## [GOAL]
Below are some records; quote exactly the lines from the one that contains "Model this object" through the one that contains "SOCKET_R = 5.1", inclusive, and no others.

## [DATA ENTRIES]
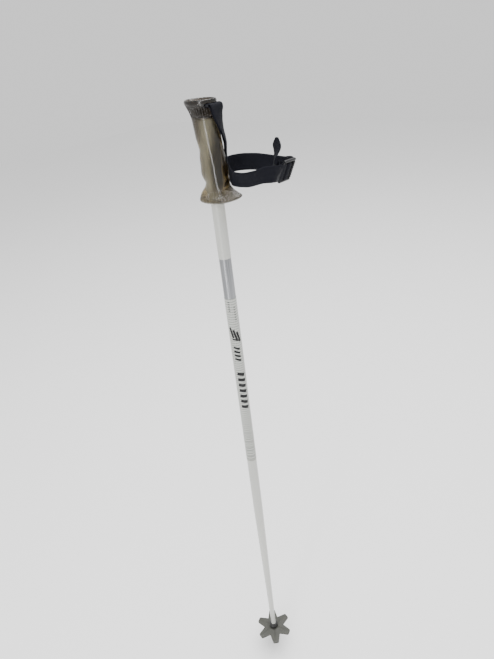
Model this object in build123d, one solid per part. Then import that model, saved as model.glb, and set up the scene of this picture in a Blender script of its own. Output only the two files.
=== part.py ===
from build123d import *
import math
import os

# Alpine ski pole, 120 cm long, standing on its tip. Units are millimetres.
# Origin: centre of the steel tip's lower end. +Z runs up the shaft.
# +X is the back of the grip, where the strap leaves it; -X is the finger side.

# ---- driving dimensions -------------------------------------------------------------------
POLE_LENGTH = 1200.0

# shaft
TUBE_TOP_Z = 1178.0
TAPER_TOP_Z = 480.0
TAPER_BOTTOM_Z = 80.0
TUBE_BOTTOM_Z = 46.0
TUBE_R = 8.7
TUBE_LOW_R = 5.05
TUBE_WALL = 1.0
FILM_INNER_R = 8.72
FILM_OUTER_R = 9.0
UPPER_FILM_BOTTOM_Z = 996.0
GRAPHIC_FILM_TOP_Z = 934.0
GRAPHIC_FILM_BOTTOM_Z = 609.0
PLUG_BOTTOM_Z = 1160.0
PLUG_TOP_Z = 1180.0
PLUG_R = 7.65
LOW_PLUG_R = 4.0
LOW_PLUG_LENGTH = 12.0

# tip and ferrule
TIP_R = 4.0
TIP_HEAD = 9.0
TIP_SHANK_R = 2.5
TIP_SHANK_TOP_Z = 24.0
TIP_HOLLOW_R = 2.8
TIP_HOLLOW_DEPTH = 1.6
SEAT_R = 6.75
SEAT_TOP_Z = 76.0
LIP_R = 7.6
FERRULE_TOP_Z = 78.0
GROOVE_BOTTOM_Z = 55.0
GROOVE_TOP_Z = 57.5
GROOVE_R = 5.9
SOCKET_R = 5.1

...

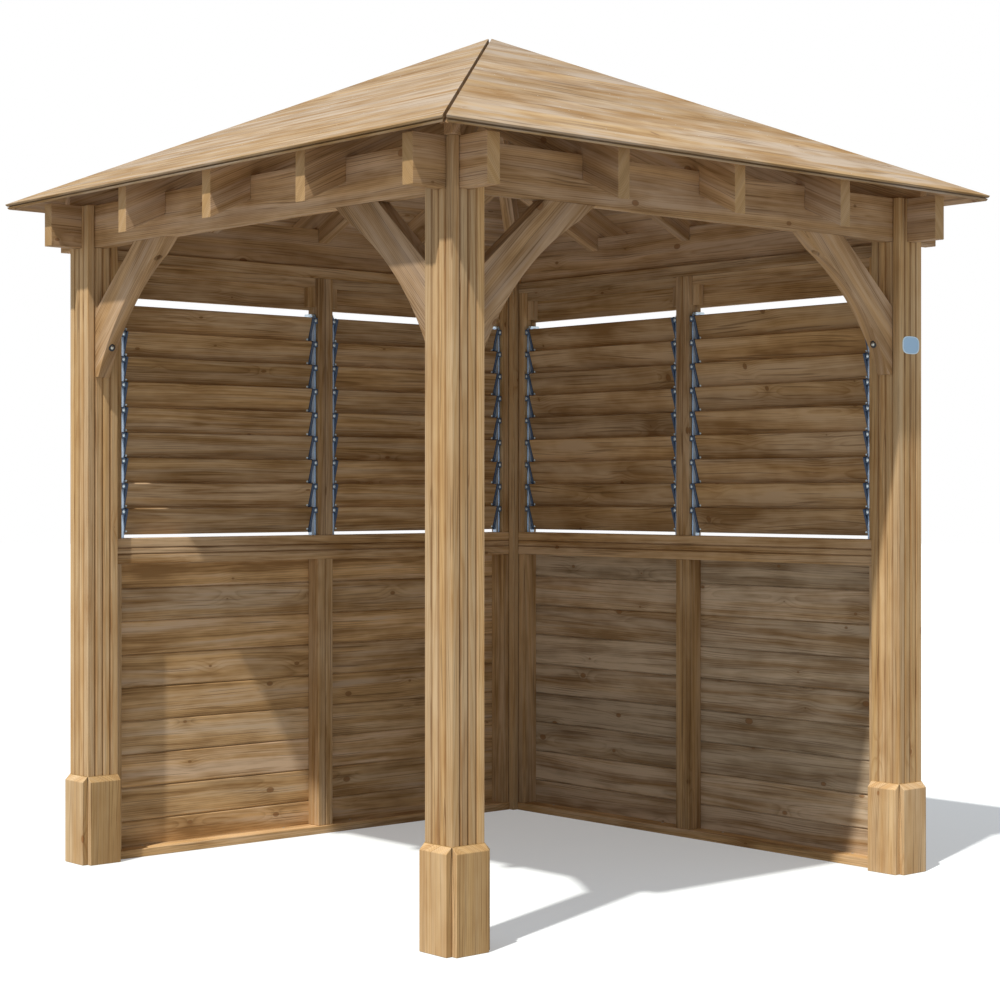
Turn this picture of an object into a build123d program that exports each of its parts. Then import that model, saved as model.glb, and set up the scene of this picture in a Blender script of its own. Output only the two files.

## [IN RESPONSE]
Model this object in build123d, one solid per part. Then import that model, saved as model.glb, and set up the scene of this picture in a Blender script of its own. Output only the two files.
=== part.py ===
from build123d import *
import math
import os

# Alpine ski pole, 120 cm long, standing on its tip. Units are millimetres.
# Origin: centre of the steel tip's lower end. +Z runs up the shaft.
# +X is the back of the grip, where the strap leaves it; -X is the finger side.

# ---- driving dimensions -------------------------------------------------------------------
POLE_LENGTH = 1200.0

# shaft
TUBE_TOP_Z = 1178.0
TAPER_TOP_Z = 480.0
TAPER_BOTTOM_Z = 80.0
TUBE_BOTTOM_Z = 46.0
TUBE_R = 8.7
TUBE_LOW_R = 5.05
TUBE_WALL = 1.0
FILM_INNER_R = 8.72
FILM_OUTER_R = 9.0
UPPER_FILM_BOTTOM_Z = 996.0
GRAPHIC_FILM_TOP_Z = 934.0
GRAPHIC_FILM_BOTTOM_Z = 609.0
PLUG_BOTTOM_Z = 1160.0
PLUG_TOP_Z = 1180.0
PLUG_R = 7.65
LOW_PLUG_R = 4.0
LOW_PLUG_LENGTH = 12.0

# tip and ferrule
TIP_R = 4.0
TIP_HEAD = 9.0
TIP_SHANK_R = 2.5
TIP_SHANK_TOP_Z = 24.0
TIP_HOLLOW_R = 2.8
TIP_HOLLOW_DEPTH = 1.6
SEAT_R = 6.75
SEAT_TOP_Z = 76.0
LIP_R = 7.6
FERRULE_TOP_Z = 78.0
GROOVE_BOTTOM_Z = 55.0
GROOVE_TOP_Z = 57.5
GROOVE_R = 5.9
SOCKET_R = 5.1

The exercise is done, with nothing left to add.